Por exemplo, o motorista de um dos transfers que tivemos de efectuar já em Cabo Verde, chamava-se Lúlú, o seu nome era Luz – havia nascido no dia da Nossa Senhora de Luz. A pessoa fantástica que nos ajudava nas limpezas da casa AMI mas que era mais uma amiga que uma funcionária (irei falar nela mais pormenorizadamente noutro post), chamava-se Agostinha – pois havia nascido em Agosto -, mas o seu nome, descobri quase um mês depois de a conhecer, era Josefina.
Em que medida este pormenor cultural afectava o nosso trabalho? Em situações de rastreios, consultas e afins, em que, por questões logísticas, necessitávamos de saber o nome das pessoas, muitas, principalmente as crianças, ainda que na escola, não o sabiam… e ficava tudo atrapalhado!
No entanto, neste post, gostava de vos falar de um menino sem nome ou nôminho…
Na minha imaginação ele chamar-se-ia Diogo (o belo) ou Francisco (o de condição livre)… Na realidade não faço a menor ideia nem consegui saber!
Conheci esta criança-homem, este ser sem substantivo próprio, numa das Unidades Locais de Saúde. Ele simplesmente navegava por ali, calmo e sereno, como um imperador, do alto da sua sapiência e omnipresença. Quando nos cruzamos, começou a observar cada movimento meu… primeiro ao longe, depois bem próximo de mim.
Um olhar intrigante, misterioso… como se fossemos de mundos diferentes! (Seríamos?) Terráqueo e marciano, primeiro encontro!
Tentei dialogar com ele mas a sua linguagem era-me incompreensível – um emaranhado de monossílabos.

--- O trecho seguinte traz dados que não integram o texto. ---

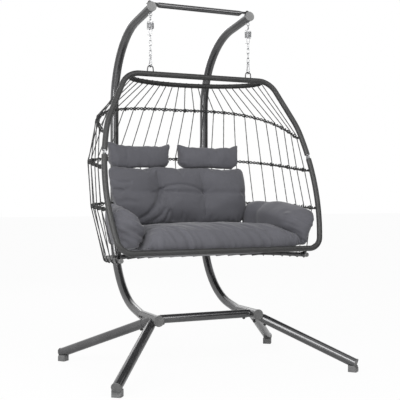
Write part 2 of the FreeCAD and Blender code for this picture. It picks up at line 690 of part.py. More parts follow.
def snap_hook():
    """A pear-shaped hook, open between its nose and its two ears."""
    lean = HOOK_LEAN_DEG
    nose = (HOOK_FRONT_LOW[0] + HOOK_NOSE * sin_deg(lean), HOOK_FRONT_LOW[1] + HOOK_NOSE * cos_deg(lean))
    below_hinge = (GATE_HINGE[0] - HOOK_WIRE_R * sin_deg(lean), GATE_HINGE[1] - HOOK_WIRE_R * cos_deg(lean))
    line = [nose, HOOK_FRONT_LOW]
    line += arc_in_plane((0, HOOK_WIDE_Z), HOOK_WIDE_R, 180 - lean, 360 + lean, 2 * LINK_END_STEPS)
    line.append((HOOK_NARROW_R * cos_deg(lean), HOOK_NARROW_Z + HOOK_NARROW_R * sin_deg(lean)))
    line += arc_in_plane((0, HOOK_NARROW_Z), HOOK_NARROW_R, lean, 180 - lean, LINK_END_STEPS + 1)
    line.append(below_hinge)
    shape = rod([side_point(ACROSS_Y, *p) for p in line], HOOK_WIRE_R, LINK_SIDES, V(1, 0, 0))
    left, right = gate_pin_ends(HOOK_WIRE_R - GAP)
    return shape.cut(hook_slot()).fuse(prism(left, right, GATE_PIN_R, SMALL_SIDES))


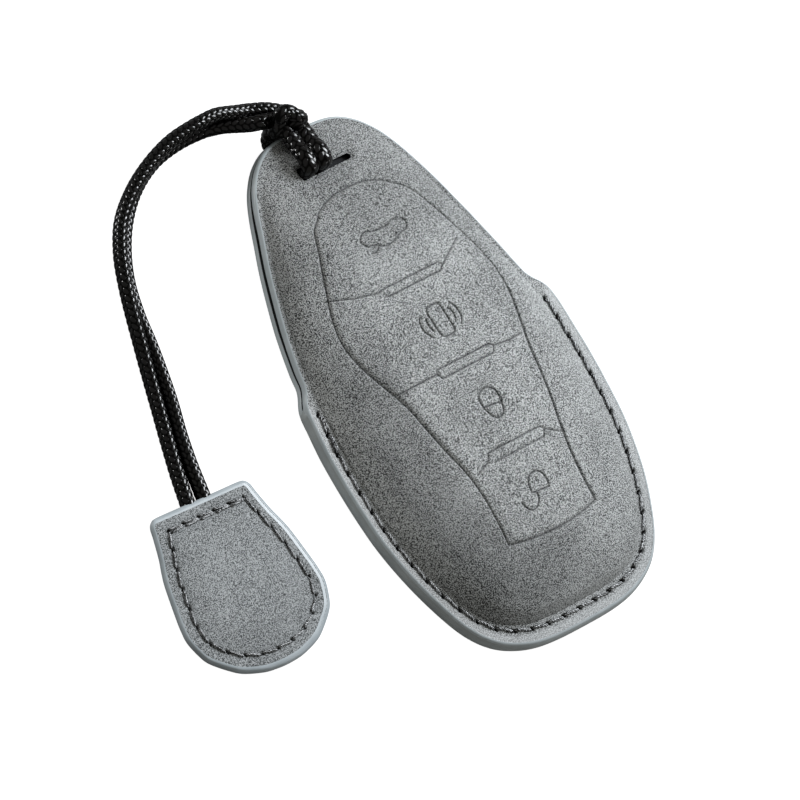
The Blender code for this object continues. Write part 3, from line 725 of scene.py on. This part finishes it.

Pareceu gostar da minha máquina fotográfica e quando lhe pedi, não só me autorizou a fotografá-lo, como pousou para mim de todos os ângulos e com todas as máscaras que o compõem.
Entretanto, o Ricardo (o meu Enf.º Orientador), contou-me um pouco da história deste menino-sem-nome-ou-nôminho. Na sua ficha clínica constava “problemas mentais não identificáveis”. Vivia com a avô, que, com o melhor que sabia/ podia, o mantinha encerrado numa pequena barraca de madeira, de um metro quadrado, sem janelas ou cor. Uma vez por dia era “solto” para que fosse dar uma volta.
Dia 16 de Novembro é o Dia Internacional para a Tolerância. Como qualquer dia Mundial, Internacional, Nacional, na minha opinião, existe em prol de minoria ou “algos” a melhorar. E aqui está – a necessidade de relembrar este sentimento e postura… Este menino, naquele contexto sócio-cultural, é diferente na sua unicidade enquanto ser humano e na sua doença. E se a Tolerância face à diferença é um dos “algos” que as sociedades, um pouco por todo o mundo, têm de cuidar; a falta de informação cava ainda mais fundo o abismo dessa mesma diferença.
Seja como for, ele mexeu comigo… O seu gosto, a sua curiosidade, o brilho no olhar, o seu vigor sereno. O seu aqui-e-agora-para-ti-comigo…
Em cada momento presente há um infinito de possibilidades em potencial, prontas a se revelar, caso nos dediquemos a isso…
Seres como a minha mãe, a Natasha e a Nocas afluíram a minha mente! Sempre que chego a casa, tenha-me ausentado 30 minutos ou 4 semanas, a maneira como me felicitam ao abrir da porta tem essa espontaneidade e felicidade – cada vez é uma primeira vez!
Com ele tomei consciência de uma grande lição – uma espécie de mandamento! Posso estar cansada, posso estar aflitinha para chegar à casa-de-banho, posso estar carregada de sacos das compras… mas não passei jamais novamente do hall de entrada sem agradecer com uma festa, um abraço, um olá, àquelas “tolitas” que me transformam numa grande sortuda acarinhando-me sempre com a alegria genuína de reencontrar quem gostam!